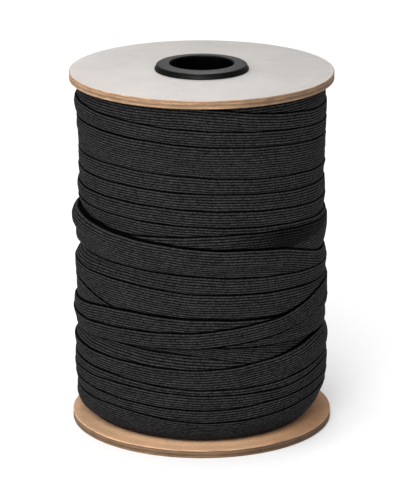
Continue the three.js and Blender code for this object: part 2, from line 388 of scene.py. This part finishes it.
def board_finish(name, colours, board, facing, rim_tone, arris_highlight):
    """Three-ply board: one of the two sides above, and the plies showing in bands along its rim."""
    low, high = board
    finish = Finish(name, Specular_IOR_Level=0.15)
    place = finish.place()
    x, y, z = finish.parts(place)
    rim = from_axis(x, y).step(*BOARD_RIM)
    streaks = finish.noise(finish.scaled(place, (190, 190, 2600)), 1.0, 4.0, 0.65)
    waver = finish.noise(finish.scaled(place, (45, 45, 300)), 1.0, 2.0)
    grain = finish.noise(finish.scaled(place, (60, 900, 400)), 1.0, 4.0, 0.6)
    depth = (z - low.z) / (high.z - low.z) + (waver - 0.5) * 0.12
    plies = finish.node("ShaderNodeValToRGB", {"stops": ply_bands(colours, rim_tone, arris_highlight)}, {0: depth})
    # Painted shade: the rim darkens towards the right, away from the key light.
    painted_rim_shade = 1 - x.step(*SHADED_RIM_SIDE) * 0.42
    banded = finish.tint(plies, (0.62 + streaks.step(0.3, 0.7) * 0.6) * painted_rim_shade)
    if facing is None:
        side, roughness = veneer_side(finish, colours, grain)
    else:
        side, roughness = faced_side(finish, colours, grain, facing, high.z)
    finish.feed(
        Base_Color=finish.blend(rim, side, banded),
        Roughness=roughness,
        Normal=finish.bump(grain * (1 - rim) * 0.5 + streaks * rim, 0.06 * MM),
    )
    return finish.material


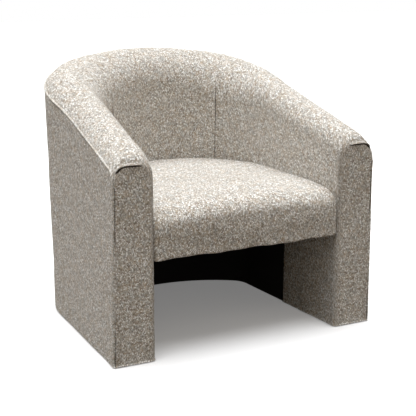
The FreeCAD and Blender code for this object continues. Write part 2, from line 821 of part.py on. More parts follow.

= = =

Given exercise: Reproduce each record exactly, leaving nothing out.

Reply to the exercise:
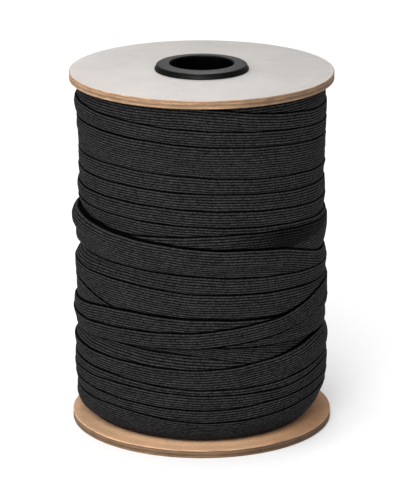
Continue the three.js and Blender code for this object: part 2, from line 388 of scene.py. This part finishes it.
def board_finish(name, colours, board, facing, rim_tone, arris_highlight):
    """Three-ply board: one of the two sides above, and the plies showing in bands along its rim."""
    low, high = board
    finish = Finish(name, Specular_IOR_Level=0.15)
    place = finish.place()
    x, y, z = finish.parts(place)
    rim = from_axis(x, y).step(*BOARD_RIM)
    streaks = finish.noise(finish.scaled(place, (190, 190, 2600)), 1.0, 4.0, 0.65)
    waver = finish.noise(finish.scaled(place, (45, 45, 300)), 1.0, 2.0)
    grain = finish.noise(finish.scaled(place, (60, 900, 400)), 1.0, 4.0, 0.6)
    depth = (z - low.z) / (high.z - low.z) + (waver - 0.5) * 0.12
    plies = finish.node("ShaderNodeValToRGB", {"stops": ply_bands(colours, rim_tone, arris_highlight)}, {0: depth})
    # Painted shade: the rim darkens towards the right, away from the key light.
    painted_rim_shade = 1 - x.step(*SHADED_RIM_SIDE) * 0.42
    banded = finish.tint(plies, (0.62 + streaks.step(0.3, 0.7) * 0.6) * painted_rim_shade)
    if facing is None:
        side, roughness = veneer_side(finish, colours, grain)
    else:
        side, roughness = faced_side(finish, colours, grain, facing, high.z)
    finish.feed(
        Base_Color=finish.blend(rim, side, banded),
        Roughness=roughness,
        Normal=finish.bump(grain * (1 - rim) * 0.5 + streaks * rim, 0.06 * MM),
    )
    return finish.material


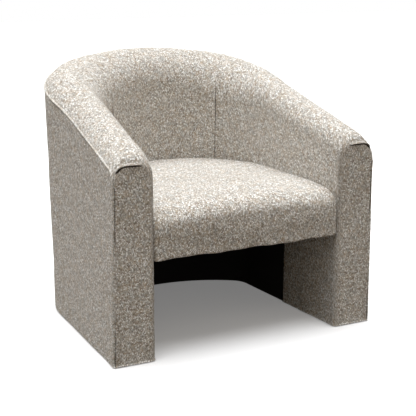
The FreeCAD and Blender code for this object continues. Write part 2, from line 821 of part.py on. More parts follow.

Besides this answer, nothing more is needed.